Loser of the day was a Bristol Goods shed layout in BG 0. Stunning stock which would have been lovely to look at if you could see it. Pure prototype situations are good, but... if the stock is either in the fiddle yard or under  a large overall roof that you have to crouch down or look around the back to see inside, then it doesn't work as an exhibition piece.. OK if you were 3'6" high or had an L shaped neck I suppose, but a complete exhibition fail which was a real shame as the modelling work was superb. Stuff that good needs to be presented in its full glory.
Exhibition 9
Lunch 9 (Chilli spuds and gateaux very nice)
Rucksacks (family audience and a fairly low 3)

Friday 1 November 2019

Hopwood fiddle yard

Hopwood fiddle yard
With the fiddle yard roads now expanded and spread out somewhat there was a likelihood of stock falling off the edge. I'd meant to add a final finishing piece to the back of this board anyway, but had run out of time before the Peco shoot (this month's Railway Modeller) and as it wasn't exactly critical to this, it drifted away into the distance. With a return to said organisation later in the month it was time to sort out this and a couple of wiring extras.

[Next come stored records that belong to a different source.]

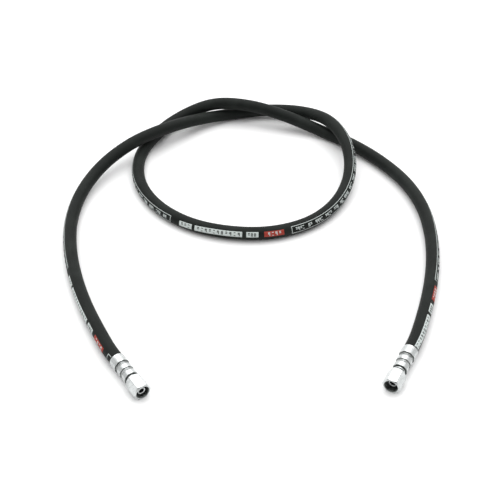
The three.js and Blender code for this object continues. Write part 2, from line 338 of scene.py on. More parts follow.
def blend_colours(tree, share, first, second):
    """The first colour where the share is 0, and the second where it is 1."""
    made = node(tree, "Mix", data_type="RGBA")
    for index, value in ((0, share), (6, first), (7, second)):
        if isinstance(value, bpy.types.NodeSocket):
            tree.links.new(value, made.inputs[index])
        else:
            made.inputs[index].default_value = value if index == 0 else (*value, 1.0)
    return made.outputs[2]


def wave(tree, value, pitch):
    """A smooth wave of the given pitch, from 0 to 1."""
    turned = math_node(tree, "MULTIPLY", value, 2 * math.pi / pitch)
    sine = math_node(tree, "SINE", turned)
    return math_node(tree, "MULTIPLY_ADD", sine, 0.5, 0.5)


def feed(tree, shader, **sockets):
    for key, source in sockets.items():
        tree.links.new(source, shader.inputs[key.replace("_", " ")])


def bumped(tree, shader, height, depth):
    """Lets a height pattern of that depth, in metres, tilt the surface."""
    bump = node(tree, "Bump", {"Height": height, "Strength": 1.0, "Distance": depth})
    feed(tree, shader, Normal=bump.outputs["Normal"])


# ---- Looks -------------------------------------------------------------------------------

COVER_BLACK = (0.0078, 0.0098, 0.0086)
COVER_DUSTY = (0.0155, 0.0190, 0.0168)
CLOTH_PITCH = 0.75 * MM
CLOTH_DEPTH = 0.05 * MM
TAPE_PITCH = 38.0 * MM
TAPE_EDGE = 0.8 * MM


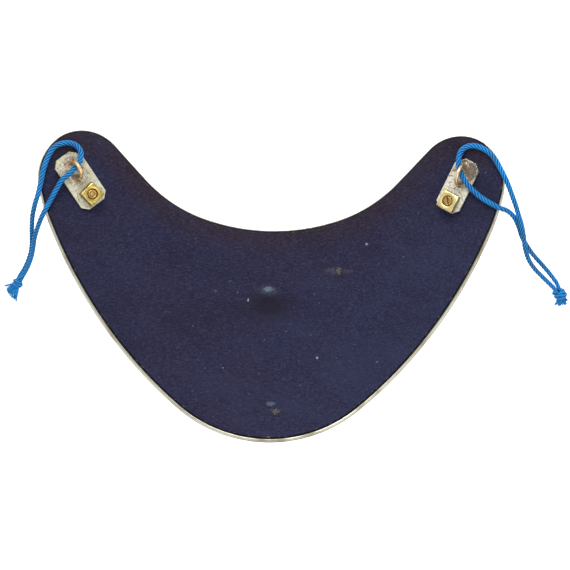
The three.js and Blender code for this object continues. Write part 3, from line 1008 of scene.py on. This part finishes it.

A simple enough job. I'd calculated that the minimum height over the board top to stop a DMU tipping off was an inch or so giving an overall height of 5.5" x 900mm long (I can hear the pedants gnashing their teeth). Don't forget that the boards are White Rose metric sizes not the standard CF 45 or 43". I had some of the pva left over from White Rose which is better than the usual wood glues that I use, so a layer of this and a few pins fixed the new piece to the back of the board. A couple of coats of exterior black paint and I'm done.

The boards are very heavy. People laugh when I say that I use MDF and start shouting about weight. If this is the alternative then I'll stick with my method. These 900 x 400mm boards are 9mm ply and when the two main ones are paired up to carry they are almost un-liftable. Comparing this to the Svanda boards in similar combination which are longer and slightly wider, this doesn't make me want to rush toward plywood. Beautifully made yes, lightweight no.